[Records with modeling code]
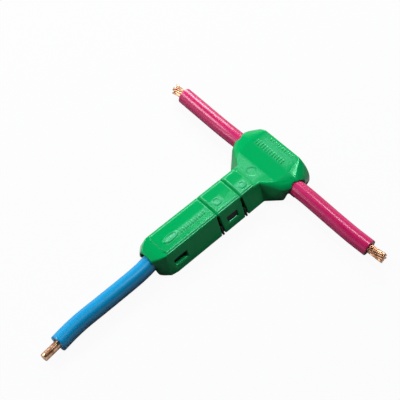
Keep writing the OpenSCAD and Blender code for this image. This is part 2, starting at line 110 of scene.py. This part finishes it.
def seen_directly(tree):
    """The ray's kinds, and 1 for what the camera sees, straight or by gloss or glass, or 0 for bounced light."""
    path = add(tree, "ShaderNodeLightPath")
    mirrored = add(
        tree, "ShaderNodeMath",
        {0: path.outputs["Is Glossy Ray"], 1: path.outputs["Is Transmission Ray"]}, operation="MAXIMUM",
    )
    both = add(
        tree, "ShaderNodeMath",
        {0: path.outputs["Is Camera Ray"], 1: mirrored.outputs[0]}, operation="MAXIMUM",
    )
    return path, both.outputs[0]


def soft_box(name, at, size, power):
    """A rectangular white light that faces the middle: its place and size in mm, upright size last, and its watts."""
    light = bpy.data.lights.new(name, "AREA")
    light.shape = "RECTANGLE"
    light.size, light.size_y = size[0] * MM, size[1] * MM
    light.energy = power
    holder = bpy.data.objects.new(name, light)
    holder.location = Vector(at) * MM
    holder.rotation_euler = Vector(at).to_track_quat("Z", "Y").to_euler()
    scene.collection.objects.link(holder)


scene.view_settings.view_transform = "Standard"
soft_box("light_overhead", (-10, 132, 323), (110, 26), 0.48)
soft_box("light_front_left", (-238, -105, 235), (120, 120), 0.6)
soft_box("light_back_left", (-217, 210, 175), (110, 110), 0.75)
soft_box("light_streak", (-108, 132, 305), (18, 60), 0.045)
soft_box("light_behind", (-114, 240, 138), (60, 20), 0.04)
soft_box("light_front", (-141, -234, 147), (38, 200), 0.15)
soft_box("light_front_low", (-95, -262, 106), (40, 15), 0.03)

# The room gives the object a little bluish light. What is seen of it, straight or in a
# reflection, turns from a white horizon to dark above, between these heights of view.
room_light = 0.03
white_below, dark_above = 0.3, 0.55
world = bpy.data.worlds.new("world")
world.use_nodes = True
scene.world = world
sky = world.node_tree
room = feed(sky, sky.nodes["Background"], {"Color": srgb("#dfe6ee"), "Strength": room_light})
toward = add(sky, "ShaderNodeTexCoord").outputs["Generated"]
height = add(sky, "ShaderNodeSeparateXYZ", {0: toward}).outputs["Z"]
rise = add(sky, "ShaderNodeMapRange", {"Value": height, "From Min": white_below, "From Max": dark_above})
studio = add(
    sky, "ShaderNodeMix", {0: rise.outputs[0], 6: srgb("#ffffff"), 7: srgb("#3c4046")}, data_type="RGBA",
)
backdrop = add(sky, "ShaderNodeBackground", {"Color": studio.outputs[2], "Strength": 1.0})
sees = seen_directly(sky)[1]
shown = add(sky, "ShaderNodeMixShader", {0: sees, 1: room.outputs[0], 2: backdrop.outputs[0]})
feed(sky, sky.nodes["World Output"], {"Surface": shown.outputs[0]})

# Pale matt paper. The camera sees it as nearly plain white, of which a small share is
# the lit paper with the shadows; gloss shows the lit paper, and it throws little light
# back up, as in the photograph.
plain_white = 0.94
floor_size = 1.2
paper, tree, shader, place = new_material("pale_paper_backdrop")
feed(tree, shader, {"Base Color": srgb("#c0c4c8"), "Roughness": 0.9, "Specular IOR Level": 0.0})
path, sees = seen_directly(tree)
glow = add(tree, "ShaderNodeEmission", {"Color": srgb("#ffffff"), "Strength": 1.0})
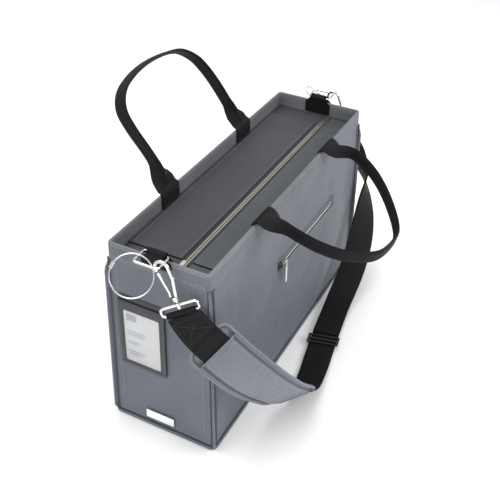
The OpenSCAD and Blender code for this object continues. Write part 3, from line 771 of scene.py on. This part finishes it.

**Task instructions**
Write out the complete set of records exactly as given.

**Exercise output**
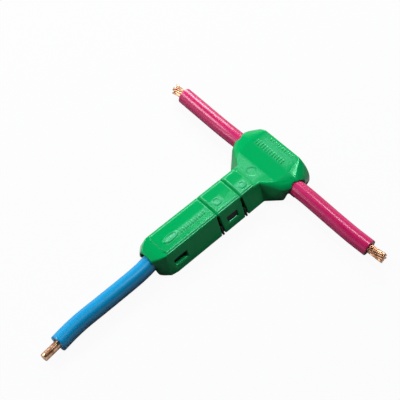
Keep writing the OpenSCAD and Blender code for this image. This is part 2, starting at line 110 of scene.py. This part finishes it.
def seen_directly(tree):
    """The ray's kinds, and 1 for what the camera sees, straight or by gloss or glass, or 0 for bounced light."""
    path = add(tree, "ShaderNodeLightPath")
    mirrored = add(
        tree, "ShaderNodeMath",
        {0: path.outputs["Is Glossy Ray"], 1: path.outputs["Is Transmission Ray"]}, operation="MAXIMUM",
    )
    both = add(
        tree, "ShaderNodeMath",
        {0: path.outputs["Is Camera Ray"], 1: mirrored.outputs[0]}, operation="MAXIMUM",
    )
    return path, both.outputs[0]


def soft_box(name, at, size, power):
    """A rectangular white light that faces the middle: its place and size in mm, upright size last, and its watts."""
    light = bpy.data.lights.new(name, "AREA")
    light.shape = "RECTANGLE"
    light.size, light.size_y = size[0] * MM, size[1] * MM
    light.energy = power
    holder = bpy.data.objects.new(name, light)
    holder.location = Vector(at) * MM
    holder.rotation_euler = Vector(at).to_track_quat("Z", "Y").to_euler()
    scene.collection.objects.link(holder)


scene.view_settings.view_transform = "Standard"
soft_box("light_overhead", (-10, 132, 323), (110, 26), 0.48)
soft_box("light_front_left", (-238, -105, 235), (120, 120), 0.6)
soft_box("light_back_left", (-217, 210, 175), (110, 110), 0.75)
soft_box("light_streak", (-108, 132, 305), (18, 60), 0.045)
soft_box("light_behind", (-114, 240, 138), (60, 20), 0.04)
soft_box("light_front", (-141, -234, 147), (38, 200), 0.15)
soft_box("light_front_low", (-95, -262, 106), (40, 15), 0.03)

# The room gives the object a little bluish light. What is seen of it, straight or in a
# reflection, turns from a white horizon to dark above, between these heights of view.
room_light = 0.03
white_below, dark_above = 0.3, 0.55
world = bpy.data.worlds.new("world")
world.use_nodes = True
scene.world = world
sky = world.node_tree
room = feed(sky, sky.nodes["Background"], {"Color": srgb("#dfe6ee"), "Strength": room_light})
toward = add(sky, "ShaderNodeTexCoord").outputs["Generated"]
height = add(sky, "ShaderNodeSeparateXYZ", {0: toward}).outputs["Z"]
rise = add(sky, "ShaderNodeMapRange", {"Value": height, "From Min": white_below, "From Max": dark_above})
studio = add(
    sky, "ShaderNodeMix", {0: rise.outputs[0], 6: srgb("#ffffff"), 7: srgb("#3c4046")}, data_type="RGBA",
)
backdrop = add(sky, "ShaderNodeBackground", {"Color": studio.outputs[2], "Strength": 1.0})
sees = seen_directly(sky)[1]
shown = add(sky, "ShaderNodeMixShader", {0: sees, 1: room.outputs[0], 2: backdrop.outputs[0]})
feed(sky, sky.nodes["World Output"], {"Surface": shown.outputs[0]})

# Pale matt paper. The camera sees it as nearly plain white, of which a small share is
# the lit paper with the shadows; gloss shows the lit paper, and it throws little light
# back up, as in the photograph.
plain_white = 0.94
floor_size = 1.2
paper, tree, shader, place = new_material("pale_paper_backdrop")
feed(tree, shader, {"Base Color": srgb("#c0c4c8"), "Roughness": 0.9, "Specular IOR Level": 0.0})
path, sees = seen_directly(tree)
glow = add(tree, "ShaderNodeEmission", {"Color": srgb("#ffffff"), "Strength": 1.0})
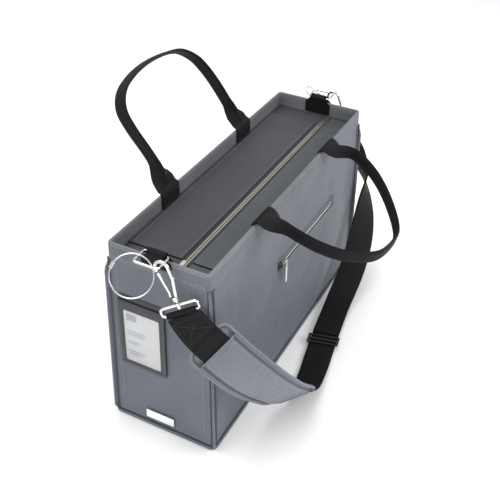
The OpenSCAD and Blender code for this object continues. Write part 3, from line 771 of scene.py on. This part finishes it.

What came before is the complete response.